Monday, July 23, 2012

What Happens When a God Falls?

Once upon a time there was a young man who everyone considered to be highly intelligent, who could learn whatever he wanted to learn, and who went to college to get a degree in biology. He was particularly attracted to the complexity of the science -- the difficulty made it interesting. However, this young man had a hard time getting close to people, and particularly had a hard time with women. His ease in academia convinced him he could do anything, that he could accomplish anything. And nobody told him differently -- in fact, everyone backed up his view of himself. Thus, he developed a God complex.

However, the fact that he could not seem to get into a relationship with a woman bothered him. He was of course looking for someone to save, as all Saviors do.

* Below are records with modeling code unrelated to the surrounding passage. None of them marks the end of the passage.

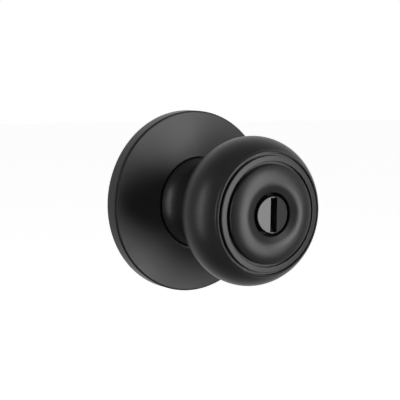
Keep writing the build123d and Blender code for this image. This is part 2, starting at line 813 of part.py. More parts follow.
# Turn button: crowned round head with a coin slot, stem through the bush
with BuildPart() as turn_button:
    crown_drop = button_radius * sin(radians(button_slope)) / cos(radians(button_slope))
    with BuildSketch(FRONT.offset(button_back_height)):
        Circle(button_radius)
    extrude(amount=button_crown_height - button_back_height)
    # two flats fall away to the sides of the slot
    with BuildSketch(Plane.XY.offset(-2 * button_radius)):
        for side in (-1, 1):
            with BuildLine():
                Polyline(
                    (0, -button_crown_height),
                    (side * 2 * button_radius, -button_crown_height + 2 * crown_drop),
                    (side * 2 * button_radius, -button_crown_height - 1),
                    (0, -button_crown_height - 1),
                    close=True,
                )
            make_face()
    extrude(amount=4 * button_radius, mode=Mode.SUBTRACT)
    front_half = -(button_back_height + button_crown_height) / 2
    rim_edges = turn_button.edges().filter_by(GeomType.LINE, reverse=True).filter_by(
        lambda edge: edge.center().Y < front_half
    )
    fillet(rim_edges, radius=button_rim_round)
    # the coin slot, deepest in the middle
    slot_half = button_radius - button_slot_rim
    with BuildSketch(PROFILE.offset(-button_slot_width / 2)):
        with BuildLine():
            ThreePointArc(
                (button_crown_height - button_slot_end_depth, -slot_half),
                (button_crown_height - button_slot_depth, 0),
                (button_crown_height - button_slot_end_depth, slot_half),
            )
            Polyline(
                (button_crown_height - button_slot_end_depth, slot_half),
                (button_crown_height + 1, slot_half),
                (button_crown_height + 1, -slot_half),
                (button_crown_height - button_slot_end_depth, -slot_half),
            )
        make_face()
    extrude(amount=button_slot_width, mode=Mode.SUBTRACT)
    # stem, peg, clip groove, detent notches and the lock bar's slot
    with BuildSketch(FRONT.offset(button_stem_end_height)):
        Circle(button_stem_radius)
    extrude(amount=button_back_height - button_stem_end_height)
    with BuildSketch(FRONT.offset(button_bush_front_height - peg_depth + end_play)):
        with Locations((0, -peg_circle)):
            Circle(peg_radius)
    extrude(amount=button_back_height - button_bush_front_height + peg_depth - end_play)
    with BuildSketch(FRONT.offset(clip_back - seat_gap)):
        Circle(button_stem_radius + 1)
        Circle(button_stem_radius - clip_groove_depth, mode=Mode.SUBTRACT)
    extrude(amount=clip_wall + 2 * seat_gap, mode=Mode.SUBTRACT)
    with BuildSketch(FRONT.offset(button_stem_end_height)):
        with PolarLocations(button_stem_radius + detent_notch_radius - detent_notch_depth, 4):
            Circle(detent_notch_radius)
        Rectangle(lock_bar_width + 2 * seat_gap, lock_bar_wall + 2 * seat_gap)
    extrude(amount=detent_width + seat_gap, mode=Mode.SUBTRACT)
    with BuildSketch(FRONT.offset(button_stem_end_height)):
        Rectangle(lock_bar_width + 2 * seat_gap, lock_bar_wall + 2 * seat_gap)
    extrude(amount=button_bush_back_height + 2 - button_stem_end_height, mode=Mode.SUBTRACT)
write(turn_button, "turn_button")

# Lock bar: the flat bar from the button's stem through the spindle to the latch
with BuildPart() as lock_bar:
    with BuildSketch(FRONT.offset(-lock_bar_reach)):
        Rectangle(lock_bar_width, lock_bar_wall)
    extrude(amount=lock_bar_reach + button_bush_back_height + 2 - seat_gap)
write(lock_bar, "lock_bar")

# Button clip: the push-on ring behind the bush
with BuildPart() as button_clip:
    turned_ring(
        button_stem_radius - clip_groove_depth + seat_gap, clip_radius, clip_back, clip_back + clip_wall
    )
write(button_clip, "button_clip")

# Detent spring: a leaf across the back of the bush whose fold sits in the stem's notch
with BuildPart() as detent_spring:
    leaf_inner = button_stem_radius + detent_wall / 2
    with BuildSketch(FRONT.offset(button_stem_end_height)):
        with Locations((leaf_inner + detent_wall / 2, 0)):
            Rectangle(detent_wall, 2 * detent_reach + detent_post)
        with Locations((button_stem_radius + detent_notch_radius - detent_notch_depth + seat_gap, 0)):
            Circle(detent_notch_radius - seat_gap)
    extrude(amount=detent_width)
write(detent_spring, "detent_spring")
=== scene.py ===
"""Black privacy door knob, interior side: its finishes, wound springs, light and camera round the CAD model.

The door's surface is the plane Y = 0 and the knob stands out towards -Y, with Z up. Lengths in the classes
are in millimetres and become metres when a mesh is made.
"""
import logging
import math
from dataclasses import dataclass, field
from enum import Enum

import bpy
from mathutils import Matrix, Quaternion, Vector


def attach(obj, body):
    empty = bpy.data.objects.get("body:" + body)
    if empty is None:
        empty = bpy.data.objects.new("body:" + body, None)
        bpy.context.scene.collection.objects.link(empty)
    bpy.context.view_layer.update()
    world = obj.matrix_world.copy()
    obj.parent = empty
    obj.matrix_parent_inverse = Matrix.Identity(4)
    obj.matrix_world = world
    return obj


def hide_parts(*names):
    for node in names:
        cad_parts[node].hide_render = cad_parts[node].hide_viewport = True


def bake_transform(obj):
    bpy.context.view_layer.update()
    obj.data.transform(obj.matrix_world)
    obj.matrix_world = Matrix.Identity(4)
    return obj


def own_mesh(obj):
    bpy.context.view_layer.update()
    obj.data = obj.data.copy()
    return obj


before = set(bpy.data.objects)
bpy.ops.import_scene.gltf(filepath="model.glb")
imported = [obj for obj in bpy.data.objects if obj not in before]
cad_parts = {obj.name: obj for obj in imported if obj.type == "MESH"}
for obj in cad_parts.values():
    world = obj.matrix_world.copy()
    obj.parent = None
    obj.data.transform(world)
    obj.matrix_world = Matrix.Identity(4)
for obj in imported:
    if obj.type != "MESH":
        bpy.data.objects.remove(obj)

LOG = logging.getLogger("door_knob")
MM = 0.001
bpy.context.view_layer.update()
WIRE_TIP_SHARE = 0.6


class Body(Enum):
    """The rigid bodies that a piece can ride on."""

    DOOR_SIDE = "door_side"
    KNOB = "knob"


class Zinc(Enum):
    """The passivation of a zinc-plated piece, by the colour that it leaves."""

    CLEAR = "#c3c6c8"
    BLUE = "#b4bac2"
    YELLOW = "#c9b98a"


def linear(hex_colour: str) -> tuple[float, float, float, float]:
    """Turn an sRGB hex colour into linear light.

    Args:
        hex_colour: the colour, such as "#1b1b1c".

    Returns:
        Red, green, blue and an alpha of 1.
    """
    parts = [int(hex_colour[place : place + 2], 16) / 255 for place in (1, 3, 5)]
    light = [part / 12.92 if part <= 0.04045 else ((part + 0.055) / 1.055) ** 2.4 for part in parts]
    return (light[0], light[1], light[2], 1.0)


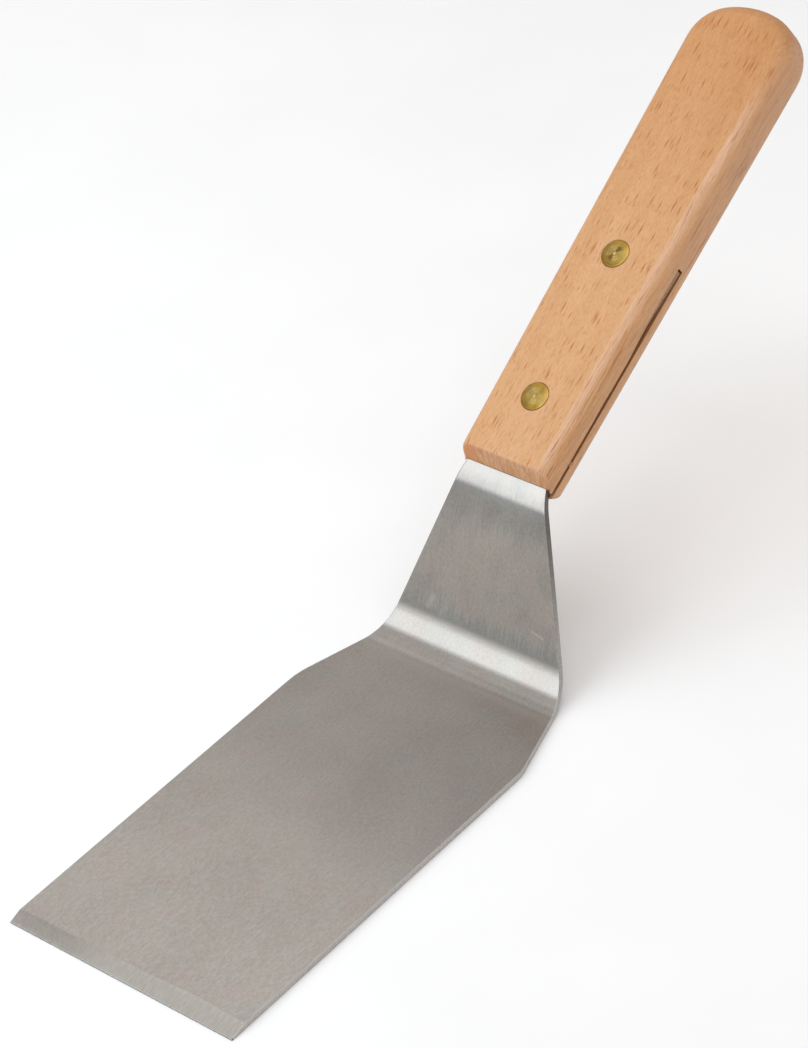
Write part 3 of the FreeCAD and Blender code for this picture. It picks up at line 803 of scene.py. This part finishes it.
def sheared_material():
    """The sheet's cut edge, with fine marks across its thickness: a painted highlight along the
    blade's edge, painted shade towards the handle, and browner inside the kerf."""
    material, tree, shader = new_material("sheared_steel")
    flat = new_node(tree, "Attribute", attribute_name="flat").outputs["Vector"]
    length = parts(flat)[0]
    marks = grainy(flat, (3.0, 0.6, 1), 3.0, 0.6)
    tone = ramp(marks, 0.3, 0.7)
    dull = mixed(tone, rgb(112, 110, 108), rgb(132, 129, 126))
    middling = mixed(tone, rgb(172, 169, 166), rgb(194, 191, 187))
    painted_edge_highlight = mixed(tone, rgb(186, 183, 180), rgb(208, 205, 201))
    warm = mixed(tone, rgb(152, 116, 94), rgb(184, 148, 126))
    colour = dull
    # painted shade and highlight: the edge darkens towards the handle and lightens along the blade
    for low, high, towards in (
        (ZONES[3]["from"], ZONES[1]["to"], middling),
        (ZONES[1]["to"], ZONES[0]["to"], painted_edge_highlight),
        (TANG_START + 12.0, TANG_START + 45.0, warm),
        (0.6, 0.3, dull),
    ):
        colour = mixed(fade(length, low, high), colour, towards)
    shader.inputs["Metallic"].default_value = 1.0
    return surface(material, colour, ramp(marks, 0.2, 0.8, 0.40, 0.55), marks, 0.35, 0.06)


def flecks(place, cell, longest, share, seed):
    """Short dark rays along the grain, pointed at both ends: one in some cells of a stretched
    Voronoi pattern. cell is a cell's length and width in millimetres, longest the longest ray's
    half length as a share of the cell's, and share the part of the cells that have one."""
    moved = node("VectorMath", {0: place, 1: (seed, seed * 0.7, 0)}, operation="ADD")
    scale = (1 / cell[0], 1 / cell[1], 0)
    inputs = {"Vector": stretched(moved.outputs[0], scale), "Scale": 1.0, "Randomness": 0.95}
    pattern = {"feature": "F1", "distance": "MANHATTAN", "voronoi_dimensions": "2D"}
    cells = node("TexVoronoi", inputs, **pattern).outputs
    chance = node("SeparateColor", {0: cells["Color"]}).outputs
    reach = ramp(chance[0], 1.0 - share, 1.0, 0.35 * longest, longest)
    return times(
        ramp(cells["Distance"], reach, times(reach, 0.5)),
        calc("GREATER_THAN", chance[0], 1.0 - share),
        ramp(chance[1], 0.0, 1.0, 0.45, 1.0),
    )


def wandering(spot):
    """How far the beech's grain strays sideways at a place: a long drift and a slight ripple."""
    drift = grainy(spot, (0.02, 0.08, 0.08), 2.0)
    ripple = grainy(spot, (0.30, 0.9, 0.9), 2.0)
    drift = times(calc("SUBTRACT", drift, 0.5), 3.0 * MM)
    ripple = times(calc("SUBTRACT", ripple, 0.5), 0.25 * MM)
    return calc("ADD", drift, ripple)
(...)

He went on to grad school, but found himself growing increasingly bored with what he was studying. It was too easy. He was growing restless.

He tried to get a job, but the only jobs he could get were menial jobs, degrading to a mind like his. He deserved more. He deserved better.

Why couldn't everyone recognize how great he was? So many used to, and now it seemed nobody did.

What happens when a God falls? Does he not fall farthest?

If this sounds like James Holmes, the Aurora, CO shooter, it's because it probably is a perfect description of what happened to him.

And how do I know? Because it's what happened to me. Learing about him, I was horrified to see myself when I, too, was 24. Yes, it happened at the same age, too.

Yet when I fell, I fell into myself, into an internal darkness. I externalized everything into my writing. I became a poet. I recovered.

When Holmes fell, he externalized immediately. We know the result.

Why does one externalize, like Holmes, and another internalize, like me?